• U.S.

Labor: They’d Rather Strike Than Work

3 minute read
TIME

“The men in this union fight like hell and walk out at the drop of a hat.”

So, several months ago, said Thomas W. (“Teddy”) Gleason, boss of the International Longshoremen’s Association. He meant it as a boast, but by last week he probably wished he had swallowed it. The longshoremen, ignoring Gleason’s pleas that they ratify what he called “the best contract in I.L.A. history,” voted their reflexes, turned down the contract, then walked off the docks from Maine to Texas. Since other unions refused to cross I.L.A. picket lines, goods in shipment piled up on docks across the U.S., and 235 cargo and passenger ships stood idle. Cost to the economy: about $67 million a day.

“Operation Facts.” Gleason’s 60,000 longshoremen are so contrary that many of them would almost rather strike than work. The I.L.A. has struck seven times in 18 unruly years—not including numerous walkouts for the purpose of boycotting ships going to Russia, coming from Cuba or sailing under Communist flags. It holds the record among all unions for having the Taft-Hartley 80-day cooling-off injunction invoked against it six times. “Nobody understands this union,” Gleason once said. Count him in.

When the shippers’ contract came up in October, the longshoremen—naturally—voted to reject it and go out on strike; that strike ended after a court order for 80 days of cooling-off, followed by a 22-day no-strike extension. When longshoremen rejected Gleason’s plea to accept the contract and walked out, the union hurriedly launched something called “Operation Facts” in an effort to sell them on the contract before calling another ballot. Union officials obviously felt that most dockworkers did not know what they were rejecting. Gleason went on a radio program to answer questions phoned in by members, and the union mailed each worker a four-page pamphlet detailing the contract’s benefits.

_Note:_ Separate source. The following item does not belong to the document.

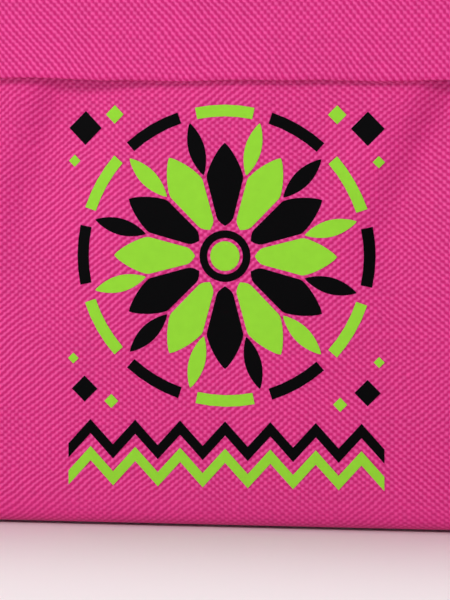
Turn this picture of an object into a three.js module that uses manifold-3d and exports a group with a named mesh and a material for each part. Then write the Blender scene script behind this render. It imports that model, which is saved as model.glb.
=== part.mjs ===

Improving the Image. The benefits are considerable. The shippers offered an 80¢-an-hour package over four years (including a 36¢-an-hour wage hike), which amounted to a 4.5% increase v. the 3.2% guideline recommended by President Johnson. The contract includes a fourth week of vacation for twelve-year employees, three more paid holidays (making twelve in all), pension increases, more health benefits and a guaranteed annual income of $5,800. This was a sweetener in return for the reduction in work crews from 20 to 17 men, recommended by Government mediators in October, and a “flexibility” clause that would permit employers to move cargo checkers from job to job during the day.

Aside from their fear of job losses, the workers resented the contract because it included a 1¢-an-hour raise in union dues—levied, explained Gleason, to pay off the union debt and hire a public-relations man “to get the union’s image improved.” Though the Government made no move to intervene in their strike, waiting for another vote, the shippers petitioned Washington for compulsory arbitration. Gleason then called a new contract vote for this week. Meanwhile, the striking dockworkers never broke step in their picket lines, and dared anyone to cross them. No one tried.